Supplied data
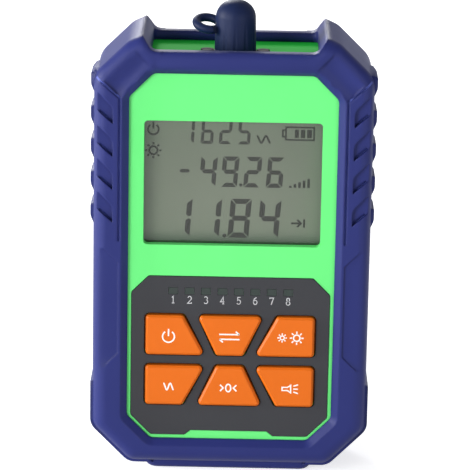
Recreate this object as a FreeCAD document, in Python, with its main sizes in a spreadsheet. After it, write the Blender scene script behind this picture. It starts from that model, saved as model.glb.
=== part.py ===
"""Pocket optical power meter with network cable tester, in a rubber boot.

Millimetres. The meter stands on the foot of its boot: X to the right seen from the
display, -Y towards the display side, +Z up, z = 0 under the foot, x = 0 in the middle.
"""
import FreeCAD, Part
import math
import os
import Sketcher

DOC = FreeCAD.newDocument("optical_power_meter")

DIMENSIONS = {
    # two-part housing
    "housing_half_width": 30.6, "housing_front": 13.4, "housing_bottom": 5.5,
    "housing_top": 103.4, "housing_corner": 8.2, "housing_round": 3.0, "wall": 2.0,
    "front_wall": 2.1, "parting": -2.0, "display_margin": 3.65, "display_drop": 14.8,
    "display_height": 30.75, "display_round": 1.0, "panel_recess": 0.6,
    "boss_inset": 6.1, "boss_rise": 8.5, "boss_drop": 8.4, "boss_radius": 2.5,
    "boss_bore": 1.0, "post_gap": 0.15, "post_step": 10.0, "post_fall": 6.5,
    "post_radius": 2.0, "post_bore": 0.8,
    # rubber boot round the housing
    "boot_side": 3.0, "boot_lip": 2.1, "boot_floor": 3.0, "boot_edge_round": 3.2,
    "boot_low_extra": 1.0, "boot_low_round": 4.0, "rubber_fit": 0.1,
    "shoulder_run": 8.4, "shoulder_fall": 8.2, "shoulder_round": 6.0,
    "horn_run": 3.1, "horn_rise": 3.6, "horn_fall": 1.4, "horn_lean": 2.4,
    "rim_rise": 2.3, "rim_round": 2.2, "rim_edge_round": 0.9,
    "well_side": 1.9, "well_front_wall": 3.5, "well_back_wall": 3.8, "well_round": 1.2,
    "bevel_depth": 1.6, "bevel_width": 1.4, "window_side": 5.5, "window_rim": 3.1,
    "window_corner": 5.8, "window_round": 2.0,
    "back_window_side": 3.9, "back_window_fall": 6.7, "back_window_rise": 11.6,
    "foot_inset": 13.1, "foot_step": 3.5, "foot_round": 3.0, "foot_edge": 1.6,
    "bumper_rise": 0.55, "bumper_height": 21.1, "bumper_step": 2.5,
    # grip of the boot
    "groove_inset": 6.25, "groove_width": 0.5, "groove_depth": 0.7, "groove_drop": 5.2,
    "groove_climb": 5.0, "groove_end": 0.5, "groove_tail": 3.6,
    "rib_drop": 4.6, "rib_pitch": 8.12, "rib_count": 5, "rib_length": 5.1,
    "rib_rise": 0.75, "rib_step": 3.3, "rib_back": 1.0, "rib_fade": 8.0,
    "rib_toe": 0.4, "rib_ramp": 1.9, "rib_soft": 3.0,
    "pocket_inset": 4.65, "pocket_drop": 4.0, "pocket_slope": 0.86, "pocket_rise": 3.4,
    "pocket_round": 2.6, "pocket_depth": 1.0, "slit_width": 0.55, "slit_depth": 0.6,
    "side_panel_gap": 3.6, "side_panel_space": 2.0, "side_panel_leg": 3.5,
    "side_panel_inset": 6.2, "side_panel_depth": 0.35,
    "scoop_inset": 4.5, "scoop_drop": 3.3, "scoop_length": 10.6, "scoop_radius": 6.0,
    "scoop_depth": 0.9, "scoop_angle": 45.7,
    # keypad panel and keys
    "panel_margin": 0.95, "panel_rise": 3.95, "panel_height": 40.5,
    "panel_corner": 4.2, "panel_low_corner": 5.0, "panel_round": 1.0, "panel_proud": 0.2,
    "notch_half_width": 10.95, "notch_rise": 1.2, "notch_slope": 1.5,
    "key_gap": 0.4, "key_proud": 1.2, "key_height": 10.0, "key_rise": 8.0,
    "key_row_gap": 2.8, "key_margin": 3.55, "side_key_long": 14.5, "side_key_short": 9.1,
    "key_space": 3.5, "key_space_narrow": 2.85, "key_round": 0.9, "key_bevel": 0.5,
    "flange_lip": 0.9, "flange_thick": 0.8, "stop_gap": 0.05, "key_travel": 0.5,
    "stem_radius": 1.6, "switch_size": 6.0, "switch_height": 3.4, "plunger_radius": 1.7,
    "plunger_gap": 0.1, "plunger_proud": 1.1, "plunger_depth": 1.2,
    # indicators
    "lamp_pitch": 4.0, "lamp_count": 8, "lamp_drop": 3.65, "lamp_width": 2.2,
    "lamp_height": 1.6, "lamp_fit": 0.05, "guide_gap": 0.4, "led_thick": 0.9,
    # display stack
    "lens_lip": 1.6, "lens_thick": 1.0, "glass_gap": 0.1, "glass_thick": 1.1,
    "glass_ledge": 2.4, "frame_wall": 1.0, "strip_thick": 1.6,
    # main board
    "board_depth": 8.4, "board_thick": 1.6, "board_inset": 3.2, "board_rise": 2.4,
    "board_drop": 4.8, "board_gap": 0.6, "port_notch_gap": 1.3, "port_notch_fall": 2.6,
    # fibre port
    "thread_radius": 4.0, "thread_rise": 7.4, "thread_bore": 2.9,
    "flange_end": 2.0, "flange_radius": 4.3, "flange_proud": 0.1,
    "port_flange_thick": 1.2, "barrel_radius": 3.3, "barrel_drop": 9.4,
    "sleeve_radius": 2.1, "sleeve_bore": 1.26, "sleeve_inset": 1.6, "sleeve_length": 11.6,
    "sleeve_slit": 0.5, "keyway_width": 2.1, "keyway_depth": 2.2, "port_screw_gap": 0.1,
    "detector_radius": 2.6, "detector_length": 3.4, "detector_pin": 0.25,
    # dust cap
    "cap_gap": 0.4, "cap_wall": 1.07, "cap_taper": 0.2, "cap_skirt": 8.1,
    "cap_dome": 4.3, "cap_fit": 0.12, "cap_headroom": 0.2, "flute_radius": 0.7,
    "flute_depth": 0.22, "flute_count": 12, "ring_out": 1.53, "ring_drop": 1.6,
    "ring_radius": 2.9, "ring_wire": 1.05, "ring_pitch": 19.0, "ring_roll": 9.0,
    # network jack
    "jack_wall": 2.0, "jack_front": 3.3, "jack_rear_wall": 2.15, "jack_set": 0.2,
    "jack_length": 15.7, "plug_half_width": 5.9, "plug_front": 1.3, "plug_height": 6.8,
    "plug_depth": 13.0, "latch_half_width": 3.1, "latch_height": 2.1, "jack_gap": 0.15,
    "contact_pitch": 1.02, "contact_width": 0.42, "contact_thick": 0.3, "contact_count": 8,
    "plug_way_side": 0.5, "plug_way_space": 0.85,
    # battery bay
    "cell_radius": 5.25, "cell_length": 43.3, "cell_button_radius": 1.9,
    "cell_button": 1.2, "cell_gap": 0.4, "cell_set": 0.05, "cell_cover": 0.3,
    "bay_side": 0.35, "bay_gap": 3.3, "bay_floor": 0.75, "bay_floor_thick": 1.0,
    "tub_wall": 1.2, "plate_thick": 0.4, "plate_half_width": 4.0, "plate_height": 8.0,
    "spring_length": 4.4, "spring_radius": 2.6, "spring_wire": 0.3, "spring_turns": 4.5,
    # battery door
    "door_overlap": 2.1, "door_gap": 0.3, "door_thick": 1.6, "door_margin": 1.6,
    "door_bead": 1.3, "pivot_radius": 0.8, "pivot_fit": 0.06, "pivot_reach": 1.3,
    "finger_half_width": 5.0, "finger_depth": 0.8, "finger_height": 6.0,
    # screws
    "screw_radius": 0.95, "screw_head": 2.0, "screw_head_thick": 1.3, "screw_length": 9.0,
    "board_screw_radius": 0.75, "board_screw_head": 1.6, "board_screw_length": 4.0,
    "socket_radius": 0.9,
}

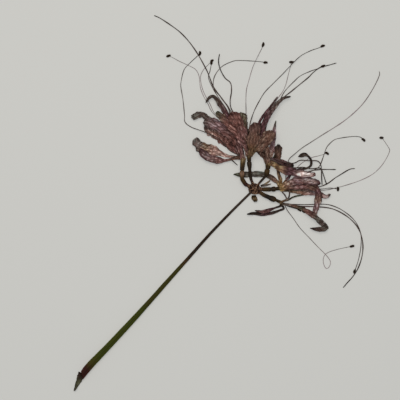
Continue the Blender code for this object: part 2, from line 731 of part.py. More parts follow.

The problem
Please reproduce the entire listing, exactly as shown.

Solution
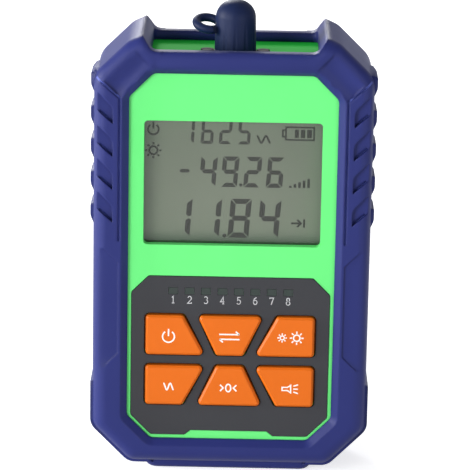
Recreate this object as a FreeCAD document, in Python, with its main sizes in a spreadsheet. After it, write the Blender scene script behind this picture. It starts from that model, saved as model.glb.
=== part.py ===
"""Pocket optical power meter with network cable tester, in a rubber boot.

Millimetres. The meter stands on the foot of its boot: X to the right seen from the
display, -Y towards the display side, +Z up, z = 0 under the foot, x = 0 in the middle.
"""
import FreeCAD, Part
import math
import os
import Sketcher

DOC = FreeCAD.newDocument("optical_power_meter")

DIMENSIONS = {
    # two-part housing
    "housing_half_width": 30.6, "housing_front": 13.4, "housing_bottom": 5.5,
    "housing_top": 103.4, "housing_corner": 8.2, "housing_round": 3.0, "wall": 2.0,
    "front_wall": 2.1, "parting": -2.0, "display_margin": 3.65, "display_drop": 14.8,
    "display_height": 30.75, "display_round": 1.0, "panel_recess": 0.6,
    "boss_inset": 6.1, "boss_rise": 8.5, "boss_drop": 8.4, "boss_radius": 2.5,
    "boss_bore": 1.0, "post_gap": 0.15, "post_step": 10.0, "post_fall": 6.5,
    "post_radius": 2.0, "post_bore": 0.8,
    # rubber boot round the housing
    "boot_side": 3.0, "boot_lip": 2.1, "boot_floor": 3.0, "boot_edge_round": 3.2,
    "boot_low_extra": 1.0, "boot_low_round": 4.0, "rubber_fit": 0.1,
    "shoulder_run": 8.4, "shoulder_fall": 8.2, "shoulder_round": 6.0,
    "horn_run": 3.1, "horn_rise": 3.6, "horn_fall": 1.4, "horn_lean": 2.4,
    "rim_rise": 2.3, "rim_round": 2.2, "rim_edge_round": 0.9,
    "well_side": 1.9, "well_front_wall": 3.5, "well_back_wall": 3.8, "well_round": 1.2,
    "bevel_depth": 1.6, "bevel_width": 1.4, "window_side": 5.5, "window_rim": 3.1,
    "window_corner": 5.8, "window_round": 2.0,
    "back_window_side": 3.9, "back_window_fall": 6.7, "back_window_rise": 11.6,
    "foot_inset": 13.1, "foot_step": 3.5, "foot_round": 3.0, "foot_edge": 1.6,
    "bumper_rise": 0.55, "bumper_height": 21.1, "bumper_step": 2.5,
    # grip of the boot
    "groove_inset": 6.25, "groove_width": 0.5, "groove_depth": 0.7, "groove_drop": 5.2,
    "groove_climb": 5.0, "groove_end": 0.5, "groove_tail": 3.6,
    "rib_drop": 4.6, "rib_pitch": 8.12, "rib_count": 5, "rib_length": 5.1,
    "rib_rise": 0.75, "rib_step": 3.3, "rib_back": 1.0, "rib_fade": 8.0,
    "rib_toe": 0.4, "rib_ramp": 1.9, "rib_soft": 3.0,
    "pocket_inset": 4.65, "pocket_drop": 4.0, "pocket_slope": 0.86, "pocket_rise": 3.4,
    "pocket_round": 2.6, "pocket_depth": 1.0, "slit_width": 0.55, "slit_depth": 0.6,
    "side_panel_gap": 3.6, "side_panel_space": 2.0, "side_panel_leg": 3.5,
    "side_panel_inset": 6.2, "side_panel_depth": 0.35,
    "scoop_inset": 4.5, "scoop_drop": 3.3, "scoop_length": 10.6, "scoop_radius": 6.0,
    "scoop_depth": 0.9, "scoop_angle": 45.7,
    # keypad panel and keys
    "panel_margin": 0.95, "panel_rise": 3.95, "panel_height": 40.5,
    "panel_corner": 4.2, "panel_low_corner": 5.0, "panel_round": 1.0, "panel_proud": 0.2,
    "notch_half_width": 10.95, "notch_rise": 1.2, "notch_slope": 1.5,
    "key_gap": 0.4, "key_proud": 1.2, "key_height": 10.0, "key_rise": 8.0,
    "key_row_gap": 2.8, "key_margin": 3.55, "side_key_long": 14.5, "side_key_short": 9.1,
    "key_space": 3.5, "key_space_narrow": 2.85, "key_round": 0.9, "key_bevel": 0.5,
    "flange_lip": 0.9, "flange_thick": 0.8, "stop_gap": 0.05, "key_travel": 0.5,
    "stem_radius": 1.6, "switch_size": 6.0, "switch_height": 3.4, "plunger_radius": 1.7,
    "plunger_gap": 0.1, "plunger_proud": 1.1, "plunger_depth": 1.2,
    # indicators
    "lamp_pitch": 4.0, "lamp_count": 8, "lamp_drop": 3.65, "lamp_width": 2.2,
    "lamp_height": 1.6, "lamp_fit": 0.05, "guide_gap": 0.4, "led_thick": 0.9,
    # display stack
    "lens_lip": 1.6, "lens_thick": 1.0, "glass_gap": 0.1, "glass_thick": 1.1,
    "glass_ledge": 2.4, "frame_wall": 1.0, "strip_thick": 1.6,
    # main board
    "board_depth": 8.4, "board_thick": 1.6, "board_inset": 3.2, "board_rise": 2.4,
    "board_drop": 4.8, "board_gap": 0.6, "port_notch_gap": 1.3, "port_notch_fall": 2.6,
    # fibre port
    "thread_radius": 4.0, "thread_rise": 7.4, "thread_bore": 2.9,
    "flange_end": 2.0, "flange_radius": 4.3, "flange_proud": 0.1,
    "port_flange_thick": 1.2, "barrel_radius": 3.3, "barrel_drop": 9.4,
    "sleeve_radius": 2.1, "sleeve_bore": 1.26, "sleeve_inset": 1.6, "sleeve_length": 11.6,
    "sleeve_slit": 0.5, "keyway_width": 2.1, "keyway_depth": 2.2, "port_screw_gap": 0.1,
    "detector_radius": 2.6, "detector_length": 3.4, "detector_pin": 0.25,
    # dust cap
    "cap_gap": 0.4, "cap_wall": 1.07, "cap_taper": 0.2, "cap_skirt": 8.1,
    "cap_dome": 4.3, "cap_fit": 0.12, "cap_headroom": 0.2, "flute_radius": 0.7,
    "flute_depth": 0.22, "flute_count": 12, "ring_out": 1.53, "ring_drop": 1.6,
    "ring_radius": 2.9, "ring_wire": 1.05, "ring_pitch": 19.0, "ring_roll": 9.0,
    # network jack
    "jack_wall": 2.0, "jack_front": 3.3, "jack_rear_wall": 2.15, "jack_set": 0.2,
    "jack_length": 15.7, "plug_half_width": 5.9, "plug_front": 1.3, "plug_height": 6.8,
    "plug_depth": 13.0, "latch_half_width": 3.1, "latch_height": 2.1, "jack_gap": 0.15,
    "contact_pitch": 1.02, "contact_width": 0.42, "contact_thick": 0.3, "contact_count": 8,
    "plug_way_side": 0.5, "plug_way_space": 0.85,
    # battery bay
    "cell_radius": 5.25, "cell_length": 43.3, "cell_button_radius": 1.9,
    "cell_button": 1.2, "cell_gap": 0.4, "cell_set": 0.05, "cell_cover": 0.3,
    "bay_side": 0.35, "bay_gap": 3.3, "bay_floor": 0.75, "bay_floor_thick": 1.0,
    "tub_wall": 1.2, "plate_thick": 0.4, "plate_half_width": 4.0, "plate_height": 8.0,
    "spring_length": 4.4, "spring_radius": 2.6, "spring_wire": 0.3, "spring_turns": 4.5,
    # battery door
    "door_overlap": 2.1, "door_gap": 0.3, "door_thick": 1.6, "door_margin": 1.6,
    "door_bead": 1.3, "pivot_radius": 0.8, "pivot_fit": 0.06, "pivot_reach": 1.3,
    "finger_half_width": 5.0, "finger_depth": 0.8, "finger_height": 6.0,
    # screws
    "screw_radius": 0.95, "screw_head": 2.0, "screw_head_thick": 1.3, "screw_length": 9.0,
    "board_screw_radius": 0.75, "board_screw_head": 1.6, "board_screw_length": 4.0,
    "socket_radius": 0.9,
}

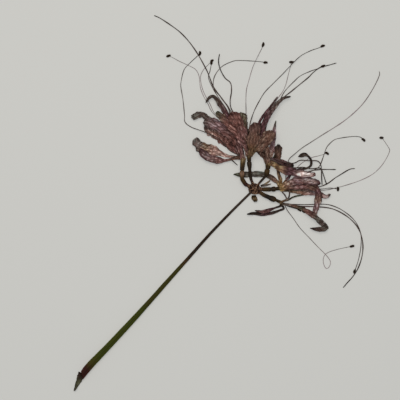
Continue the Blender code for this object: part 2, from line 731 of part.py. More parts follow.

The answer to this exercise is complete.